Da un’intervista rilasciata a Michela Tamburrino e pubblicata su “La Stampa” del 30 luglio 2011 riprendo questo romantico racconto.(S.L.L.)
«Certi contesti cambiano, sole e mare, è un'illusione che restino inalterati. Si trasformano nel nostro ricordo. Io ho vissuto la mia infanzia a Pegli, una perla della riviera Ligure all'opposto di Nervi. Ci si lavorava su e giù con il treno. Le macchine erano poche. Da Milano si gravitava su Voghera, da Torino su Alassio. Noi di Genova si andava lì».
«Le ragazze allora non erano generose. Averne una era un'utopia, farci sesso poi, impensabile. Chi aveva queste capacità erano le bagnanti che arrivavano da fuori, a mucchi in luglio e agosto. Duravano un'estate. Le amavi senza un futuro con la certezza della precarietà. Particolare romantico. Un mese e mai più visti. Al massimo l'anno dopo».
«Io mi ero innamorato di una ragazza di Torino. Si chiamava Gina. Ci eravamo giurati eterno amore. Poi finì l'estate».
«Ero disperato. Dopo un mese raccattai tutti si soldi che potevo, feci di tutto per raccogliere la cifra che mi serviva. Poi comprai una rosa, una di quelle belle con il gambo lungo e un colore pazzesco.
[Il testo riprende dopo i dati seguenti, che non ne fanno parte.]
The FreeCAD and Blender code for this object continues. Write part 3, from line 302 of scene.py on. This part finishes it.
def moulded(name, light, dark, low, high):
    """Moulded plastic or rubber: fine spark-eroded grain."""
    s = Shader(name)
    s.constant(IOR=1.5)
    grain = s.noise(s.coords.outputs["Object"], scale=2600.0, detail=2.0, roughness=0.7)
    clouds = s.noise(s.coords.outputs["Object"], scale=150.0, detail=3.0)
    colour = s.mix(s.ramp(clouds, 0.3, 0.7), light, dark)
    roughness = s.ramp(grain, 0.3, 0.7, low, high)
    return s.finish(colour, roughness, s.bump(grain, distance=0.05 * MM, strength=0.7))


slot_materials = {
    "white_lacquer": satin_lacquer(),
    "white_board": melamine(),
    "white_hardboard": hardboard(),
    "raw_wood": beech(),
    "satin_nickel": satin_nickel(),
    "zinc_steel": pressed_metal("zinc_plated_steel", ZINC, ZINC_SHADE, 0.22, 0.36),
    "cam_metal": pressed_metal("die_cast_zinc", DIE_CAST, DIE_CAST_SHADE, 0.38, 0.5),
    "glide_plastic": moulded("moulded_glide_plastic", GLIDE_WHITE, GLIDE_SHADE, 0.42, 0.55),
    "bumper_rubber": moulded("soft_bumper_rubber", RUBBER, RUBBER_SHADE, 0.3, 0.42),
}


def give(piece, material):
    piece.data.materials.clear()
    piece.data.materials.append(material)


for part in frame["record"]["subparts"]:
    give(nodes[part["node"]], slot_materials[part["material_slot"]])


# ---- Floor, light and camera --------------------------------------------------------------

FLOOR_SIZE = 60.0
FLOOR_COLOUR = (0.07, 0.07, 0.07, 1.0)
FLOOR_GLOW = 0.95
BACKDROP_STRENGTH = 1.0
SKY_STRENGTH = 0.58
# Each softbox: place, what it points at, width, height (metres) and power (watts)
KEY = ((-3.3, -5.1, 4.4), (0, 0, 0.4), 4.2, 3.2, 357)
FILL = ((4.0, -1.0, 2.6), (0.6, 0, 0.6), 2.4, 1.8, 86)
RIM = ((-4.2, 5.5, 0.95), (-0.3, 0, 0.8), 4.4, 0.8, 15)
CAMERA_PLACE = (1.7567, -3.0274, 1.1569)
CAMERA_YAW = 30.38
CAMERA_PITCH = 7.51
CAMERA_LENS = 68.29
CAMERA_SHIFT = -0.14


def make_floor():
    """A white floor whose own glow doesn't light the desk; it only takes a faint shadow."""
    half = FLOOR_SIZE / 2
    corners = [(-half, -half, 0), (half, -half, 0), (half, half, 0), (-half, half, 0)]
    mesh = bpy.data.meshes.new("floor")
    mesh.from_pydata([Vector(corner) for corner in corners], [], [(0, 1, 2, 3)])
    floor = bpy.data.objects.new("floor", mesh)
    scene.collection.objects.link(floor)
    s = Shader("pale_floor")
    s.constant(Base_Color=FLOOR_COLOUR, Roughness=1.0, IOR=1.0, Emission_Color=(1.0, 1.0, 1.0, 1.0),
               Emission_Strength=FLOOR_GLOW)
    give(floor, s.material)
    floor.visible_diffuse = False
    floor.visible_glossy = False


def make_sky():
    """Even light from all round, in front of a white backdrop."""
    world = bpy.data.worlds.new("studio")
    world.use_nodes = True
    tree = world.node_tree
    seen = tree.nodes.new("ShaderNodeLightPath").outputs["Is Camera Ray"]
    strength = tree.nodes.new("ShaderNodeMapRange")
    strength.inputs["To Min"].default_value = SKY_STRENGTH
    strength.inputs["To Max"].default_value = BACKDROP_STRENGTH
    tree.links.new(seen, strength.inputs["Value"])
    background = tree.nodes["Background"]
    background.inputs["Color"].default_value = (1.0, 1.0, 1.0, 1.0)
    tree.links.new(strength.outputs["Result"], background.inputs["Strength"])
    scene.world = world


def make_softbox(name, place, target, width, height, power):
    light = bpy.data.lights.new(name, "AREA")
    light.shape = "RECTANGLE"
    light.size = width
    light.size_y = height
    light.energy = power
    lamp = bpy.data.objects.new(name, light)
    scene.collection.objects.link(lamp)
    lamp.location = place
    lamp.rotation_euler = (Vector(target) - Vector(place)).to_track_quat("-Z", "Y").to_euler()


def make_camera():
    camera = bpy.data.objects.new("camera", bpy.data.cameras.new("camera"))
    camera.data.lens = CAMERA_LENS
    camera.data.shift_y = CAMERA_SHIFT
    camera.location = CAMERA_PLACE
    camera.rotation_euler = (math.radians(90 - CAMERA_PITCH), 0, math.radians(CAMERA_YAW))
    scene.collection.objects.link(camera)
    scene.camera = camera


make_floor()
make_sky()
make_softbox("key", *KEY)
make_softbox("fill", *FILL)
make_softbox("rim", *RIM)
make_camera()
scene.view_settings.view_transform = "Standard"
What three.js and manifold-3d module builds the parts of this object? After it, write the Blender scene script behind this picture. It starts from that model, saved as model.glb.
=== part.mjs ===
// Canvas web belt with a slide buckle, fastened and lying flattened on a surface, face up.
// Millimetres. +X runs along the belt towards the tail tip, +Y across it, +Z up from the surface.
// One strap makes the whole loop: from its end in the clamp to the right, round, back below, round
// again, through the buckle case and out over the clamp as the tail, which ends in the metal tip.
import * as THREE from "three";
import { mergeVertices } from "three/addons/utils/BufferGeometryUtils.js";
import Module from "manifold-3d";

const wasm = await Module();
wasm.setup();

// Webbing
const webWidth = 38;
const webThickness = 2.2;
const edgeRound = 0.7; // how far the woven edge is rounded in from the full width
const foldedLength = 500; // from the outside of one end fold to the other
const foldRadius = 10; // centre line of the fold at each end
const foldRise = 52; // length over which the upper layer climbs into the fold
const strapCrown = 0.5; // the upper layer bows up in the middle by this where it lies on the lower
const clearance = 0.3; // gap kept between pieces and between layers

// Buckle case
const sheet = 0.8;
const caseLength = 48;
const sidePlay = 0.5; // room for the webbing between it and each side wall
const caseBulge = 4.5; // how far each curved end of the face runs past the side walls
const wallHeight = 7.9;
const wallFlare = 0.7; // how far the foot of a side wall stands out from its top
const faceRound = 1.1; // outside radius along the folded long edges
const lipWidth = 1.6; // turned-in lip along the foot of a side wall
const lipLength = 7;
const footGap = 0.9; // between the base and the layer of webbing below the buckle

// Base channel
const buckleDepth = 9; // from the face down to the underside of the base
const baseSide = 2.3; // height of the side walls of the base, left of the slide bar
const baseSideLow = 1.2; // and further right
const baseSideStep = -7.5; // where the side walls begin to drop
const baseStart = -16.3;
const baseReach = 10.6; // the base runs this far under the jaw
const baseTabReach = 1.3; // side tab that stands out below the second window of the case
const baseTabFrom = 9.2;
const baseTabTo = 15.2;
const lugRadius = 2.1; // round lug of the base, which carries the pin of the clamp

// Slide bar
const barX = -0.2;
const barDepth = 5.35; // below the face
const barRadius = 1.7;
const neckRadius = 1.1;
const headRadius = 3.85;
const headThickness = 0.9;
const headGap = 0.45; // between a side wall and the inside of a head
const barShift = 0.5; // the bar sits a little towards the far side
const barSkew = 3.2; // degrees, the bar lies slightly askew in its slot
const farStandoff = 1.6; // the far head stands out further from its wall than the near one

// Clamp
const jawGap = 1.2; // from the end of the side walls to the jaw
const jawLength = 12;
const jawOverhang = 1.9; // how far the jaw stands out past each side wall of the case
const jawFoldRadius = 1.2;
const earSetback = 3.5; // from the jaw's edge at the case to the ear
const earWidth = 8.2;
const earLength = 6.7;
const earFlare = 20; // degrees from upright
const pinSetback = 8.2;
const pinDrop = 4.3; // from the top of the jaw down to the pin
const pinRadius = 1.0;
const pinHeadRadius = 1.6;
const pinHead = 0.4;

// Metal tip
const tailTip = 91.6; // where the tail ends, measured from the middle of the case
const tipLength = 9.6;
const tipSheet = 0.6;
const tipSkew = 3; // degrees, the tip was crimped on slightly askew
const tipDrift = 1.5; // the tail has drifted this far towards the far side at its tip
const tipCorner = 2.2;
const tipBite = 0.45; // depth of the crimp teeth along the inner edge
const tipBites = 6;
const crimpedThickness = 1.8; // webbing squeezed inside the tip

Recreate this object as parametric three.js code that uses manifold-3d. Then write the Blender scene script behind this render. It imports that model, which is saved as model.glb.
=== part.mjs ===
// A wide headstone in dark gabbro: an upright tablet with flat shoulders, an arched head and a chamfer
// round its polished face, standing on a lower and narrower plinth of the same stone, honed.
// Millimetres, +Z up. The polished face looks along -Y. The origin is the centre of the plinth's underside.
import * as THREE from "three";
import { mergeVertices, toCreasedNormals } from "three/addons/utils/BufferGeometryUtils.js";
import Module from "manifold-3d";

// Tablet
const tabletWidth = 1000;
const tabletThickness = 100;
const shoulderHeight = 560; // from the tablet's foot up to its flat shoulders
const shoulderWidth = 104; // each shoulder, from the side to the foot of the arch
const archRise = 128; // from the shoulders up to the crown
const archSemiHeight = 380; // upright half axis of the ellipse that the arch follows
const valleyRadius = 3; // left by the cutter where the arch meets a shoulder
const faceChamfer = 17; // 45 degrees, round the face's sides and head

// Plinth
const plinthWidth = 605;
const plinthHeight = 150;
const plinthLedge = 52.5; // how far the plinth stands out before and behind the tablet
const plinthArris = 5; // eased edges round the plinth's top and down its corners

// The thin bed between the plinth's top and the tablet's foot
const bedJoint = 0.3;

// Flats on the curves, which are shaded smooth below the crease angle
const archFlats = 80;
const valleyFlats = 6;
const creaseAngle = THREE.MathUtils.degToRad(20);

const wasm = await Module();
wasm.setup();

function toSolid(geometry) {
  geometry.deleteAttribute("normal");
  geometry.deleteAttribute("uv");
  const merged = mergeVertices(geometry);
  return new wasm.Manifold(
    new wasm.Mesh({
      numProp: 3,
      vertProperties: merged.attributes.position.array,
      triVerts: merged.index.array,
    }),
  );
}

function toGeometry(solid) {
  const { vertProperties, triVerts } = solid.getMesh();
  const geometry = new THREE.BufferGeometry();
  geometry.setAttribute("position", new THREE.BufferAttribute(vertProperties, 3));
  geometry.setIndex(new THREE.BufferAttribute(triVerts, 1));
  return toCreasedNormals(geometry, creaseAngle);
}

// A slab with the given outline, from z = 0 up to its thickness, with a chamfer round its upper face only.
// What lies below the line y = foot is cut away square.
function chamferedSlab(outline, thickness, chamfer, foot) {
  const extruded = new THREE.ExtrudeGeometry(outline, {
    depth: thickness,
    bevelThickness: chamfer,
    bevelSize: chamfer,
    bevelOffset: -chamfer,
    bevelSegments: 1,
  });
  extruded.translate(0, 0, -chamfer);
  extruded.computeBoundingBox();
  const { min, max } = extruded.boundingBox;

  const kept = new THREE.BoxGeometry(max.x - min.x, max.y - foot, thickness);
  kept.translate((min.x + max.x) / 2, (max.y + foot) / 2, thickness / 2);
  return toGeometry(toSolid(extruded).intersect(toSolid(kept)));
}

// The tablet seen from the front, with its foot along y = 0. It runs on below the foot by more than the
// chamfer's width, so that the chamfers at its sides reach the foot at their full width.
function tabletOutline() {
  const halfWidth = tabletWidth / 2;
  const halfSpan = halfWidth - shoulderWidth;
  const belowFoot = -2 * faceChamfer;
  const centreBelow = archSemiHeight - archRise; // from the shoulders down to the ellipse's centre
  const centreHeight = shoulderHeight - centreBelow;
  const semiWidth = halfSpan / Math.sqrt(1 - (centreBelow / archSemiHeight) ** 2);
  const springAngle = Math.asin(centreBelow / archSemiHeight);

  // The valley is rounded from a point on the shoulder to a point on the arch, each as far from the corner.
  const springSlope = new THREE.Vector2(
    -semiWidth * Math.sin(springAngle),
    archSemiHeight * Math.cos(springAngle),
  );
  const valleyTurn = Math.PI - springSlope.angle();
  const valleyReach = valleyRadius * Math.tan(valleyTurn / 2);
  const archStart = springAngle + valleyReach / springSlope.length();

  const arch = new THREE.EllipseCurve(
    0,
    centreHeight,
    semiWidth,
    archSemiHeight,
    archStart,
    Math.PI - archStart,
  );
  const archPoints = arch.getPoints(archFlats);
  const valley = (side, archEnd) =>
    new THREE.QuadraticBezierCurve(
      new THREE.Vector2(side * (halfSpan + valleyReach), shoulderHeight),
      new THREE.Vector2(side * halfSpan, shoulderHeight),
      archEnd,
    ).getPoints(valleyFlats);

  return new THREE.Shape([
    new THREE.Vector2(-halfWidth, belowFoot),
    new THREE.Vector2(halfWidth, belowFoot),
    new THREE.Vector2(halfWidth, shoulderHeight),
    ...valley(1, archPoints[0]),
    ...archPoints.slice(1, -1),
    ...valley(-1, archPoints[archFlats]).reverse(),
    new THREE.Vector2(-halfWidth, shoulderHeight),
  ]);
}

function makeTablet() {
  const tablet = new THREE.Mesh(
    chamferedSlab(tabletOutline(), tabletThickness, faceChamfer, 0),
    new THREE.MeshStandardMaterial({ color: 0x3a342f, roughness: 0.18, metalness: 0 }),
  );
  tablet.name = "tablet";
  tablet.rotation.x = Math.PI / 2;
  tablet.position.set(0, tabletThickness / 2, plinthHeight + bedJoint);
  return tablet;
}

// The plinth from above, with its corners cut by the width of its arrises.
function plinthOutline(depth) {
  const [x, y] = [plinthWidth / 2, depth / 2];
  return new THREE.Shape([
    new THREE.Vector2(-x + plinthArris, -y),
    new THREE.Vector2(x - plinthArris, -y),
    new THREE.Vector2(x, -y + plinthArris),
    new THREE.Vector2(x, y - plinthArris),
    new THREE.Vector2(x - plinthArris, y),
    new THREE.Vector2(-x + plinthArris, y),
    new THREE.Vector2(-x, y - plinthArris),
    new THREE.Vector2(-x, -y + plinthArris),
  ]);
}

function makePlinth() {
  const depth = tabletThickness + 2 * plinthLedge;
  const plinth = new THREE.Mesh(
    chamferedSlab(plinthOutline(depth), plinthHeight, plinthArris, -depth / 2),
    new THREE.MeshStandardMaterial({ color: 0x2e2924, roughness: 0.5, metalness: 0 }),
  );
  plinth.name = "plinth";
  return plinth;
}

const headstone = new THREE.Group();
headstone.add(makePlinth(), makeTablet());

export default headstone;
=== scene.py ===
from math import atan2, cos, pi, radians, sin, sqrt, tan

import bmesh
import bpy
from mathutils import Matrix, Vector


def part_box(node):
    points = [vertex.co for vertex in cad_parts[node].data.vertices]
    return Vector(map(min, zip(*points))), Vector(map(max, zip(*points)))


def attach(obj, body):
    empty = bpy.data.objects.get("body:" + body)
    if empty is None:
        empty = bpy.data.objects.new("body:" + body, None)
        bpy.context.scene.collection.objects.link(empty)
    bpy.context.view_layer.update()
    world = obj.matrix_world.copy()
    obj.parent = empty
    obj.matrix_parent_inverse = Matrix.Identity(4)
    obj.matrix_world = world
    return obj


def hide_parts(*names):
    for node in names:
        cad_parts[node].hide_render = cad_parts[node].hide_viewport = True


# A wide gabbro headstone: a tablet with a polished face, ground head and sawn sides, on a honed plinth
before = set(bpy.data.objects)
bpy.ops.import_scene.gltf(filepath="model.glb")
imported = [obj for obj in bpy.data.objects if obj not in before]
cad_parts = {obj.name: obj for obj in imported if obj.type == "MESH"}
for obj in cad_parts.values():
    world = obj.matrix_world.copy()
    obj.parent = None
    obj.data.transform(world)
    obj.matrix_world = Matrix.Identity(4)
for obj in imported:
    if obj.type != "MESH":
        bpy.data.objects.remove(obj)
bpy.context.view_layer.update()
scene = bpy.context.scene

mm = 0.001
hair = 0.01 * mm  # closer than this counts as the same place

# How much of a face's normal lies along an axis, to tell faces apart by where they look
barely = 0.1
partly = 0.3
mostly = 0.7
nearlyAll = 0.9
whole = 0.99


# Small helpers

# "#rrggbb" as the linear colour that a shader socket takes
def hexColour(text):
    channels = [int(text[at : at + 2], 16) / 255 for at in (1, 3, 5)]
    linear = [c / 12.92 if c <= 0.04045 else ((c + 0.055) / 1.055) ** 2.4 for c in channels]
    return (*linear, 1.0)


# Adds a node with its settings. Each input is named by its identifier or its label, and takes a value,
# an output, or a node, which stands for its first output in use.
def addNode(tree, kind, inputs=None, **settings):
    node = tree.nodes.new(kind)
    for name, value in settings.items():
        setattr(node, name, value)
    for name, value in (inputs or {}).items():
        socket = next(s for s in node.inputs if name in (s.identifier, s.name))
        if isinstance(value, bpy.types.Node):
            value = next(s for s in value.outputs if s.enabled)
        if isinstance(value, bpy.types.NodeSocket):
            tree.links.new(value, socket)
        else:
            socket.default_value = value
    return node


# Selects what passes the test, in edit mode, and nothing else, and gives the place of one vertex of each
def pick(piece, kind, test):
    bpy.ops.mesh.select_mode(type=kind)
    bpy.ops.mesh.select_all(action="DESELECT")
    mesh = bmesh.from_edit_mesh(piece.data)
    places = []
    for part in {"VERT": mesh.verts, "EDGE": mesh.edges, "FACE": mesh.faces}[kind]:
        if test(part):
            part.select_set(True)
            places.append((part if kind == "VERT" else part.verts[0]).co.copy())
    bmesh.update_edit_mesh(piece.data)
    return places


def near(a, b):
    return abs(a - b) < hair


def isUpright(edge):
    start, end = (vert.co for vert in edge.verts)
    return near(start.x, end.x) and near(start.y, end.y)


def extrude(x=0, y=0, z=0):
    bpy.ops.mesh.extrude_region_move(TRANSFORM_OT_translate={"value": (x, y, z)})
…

E andai alla stazione. Con la mia rosa in mano che non si doveva sciupare arrivai a Torino. Ma i soldi erano finiti e lei abitava non vicinissimo alla stazione: Corso Francia 1350. Sono andato a piedi, quasi di corsa, sempre con la rosa».
«Dicevo, sempre con la rosa in mano bussai tutto agitato alla porta di casa sua. Mi aprì la madre. Mi accolse con estremo calore. Mi rifocillò, prese la povera rosa che aveva risentito del viaggio e la mise in acqua. Poi con un sorriso disarmante mi disse: ''Vai nella camera di Gina, sarà contenta di vederti. Così ti presenta il suo nuovo fidanzato''».
«Scornacchiato me ne tornai a Genova. Fortunatamente avevo già fatto il biglietto di ritorno. In quello ero stato previdente».